Problem to work on »
Take the material and output all of it exactly.

Data lines »
——

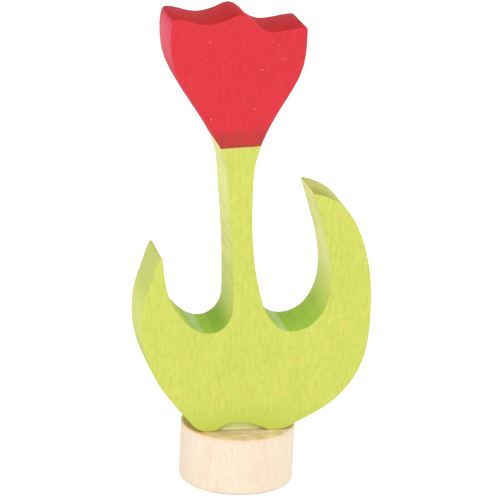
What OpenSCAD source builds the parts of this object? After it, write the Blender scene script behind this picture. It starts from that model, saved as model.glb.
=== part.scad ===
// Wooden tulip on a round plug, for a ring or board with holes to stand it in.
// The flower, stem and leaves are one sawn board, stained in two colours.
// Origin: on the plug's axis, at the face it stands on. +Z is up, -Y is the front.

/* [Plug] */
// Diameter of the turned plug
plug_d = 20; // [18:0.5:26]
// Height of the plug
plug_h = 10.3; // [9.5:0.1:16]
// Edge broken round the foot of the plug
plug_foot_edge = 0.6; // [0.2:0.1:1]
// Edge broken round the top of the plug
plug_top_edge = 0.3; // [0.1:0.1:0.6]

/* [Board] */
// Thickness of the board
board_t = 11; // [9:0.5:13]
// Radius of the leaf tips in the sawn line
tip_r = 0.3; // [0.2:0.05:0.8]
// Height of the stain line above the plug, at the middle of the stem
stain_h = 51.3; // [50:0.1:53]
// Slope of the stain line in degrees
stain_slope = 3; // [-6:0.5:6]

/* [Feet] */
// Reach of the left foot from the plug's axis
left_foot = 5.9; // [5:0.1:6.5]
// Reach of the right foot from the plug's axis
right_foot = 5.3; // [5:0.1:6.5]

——

Correct result »
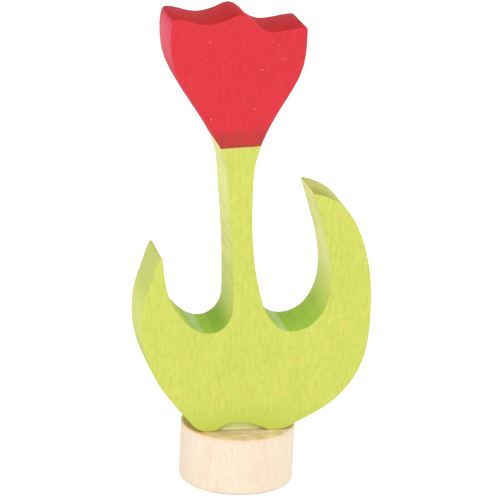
What OpenSCAD source builds the parts of this object? After it, write the Blender scene script behind this picture. It starts from that model, saved as model.glb.
=== part.scad ===
// Wooden tulip on a round plug, for a ring or board with holes to stand it in.
// The flower, stem and leaves are one sawn board, stained in two colours.
// Origin: on the plug's axis, at the face it stands on. +Z is up, -Y is the front.

/* [Plug] */
// Diameter of the turned plug
plug_d = 20; // [18:0.5:26]
// Height of the plug
plug_h = 10.3; // [9.5:0.1:16]
// Edge broken round the foot of the plug
plug_foot_edge = 0.6; // [0.2:0.1:1]
// Edge broken round the top of the plug
plug_top_edge = 0.3; // [0.1:0.1:0.6]

/* [Board] */
// Thickness of the board
board_t = 11; // [9:0.5:13]
// Radius of the leaf tips in the sawn line
tip_r = 0.3; // [0.2:0.05:0.8]
// Height of the stain line above the plug, at the middle of the stem
stain_h = 51.3; // [50:0.1:53]
// Slope of the stain line in degrees
stain_slope = 3; // [-6:0.5:6]

/* [Feet] */
// Reach of the left foot from the plug's axis
left_foot = 5.9; // [5:0.1:6.5]
// Reach of the right foot from the plug's axis
right_foot = 5.3; // [5:0.1:6.5]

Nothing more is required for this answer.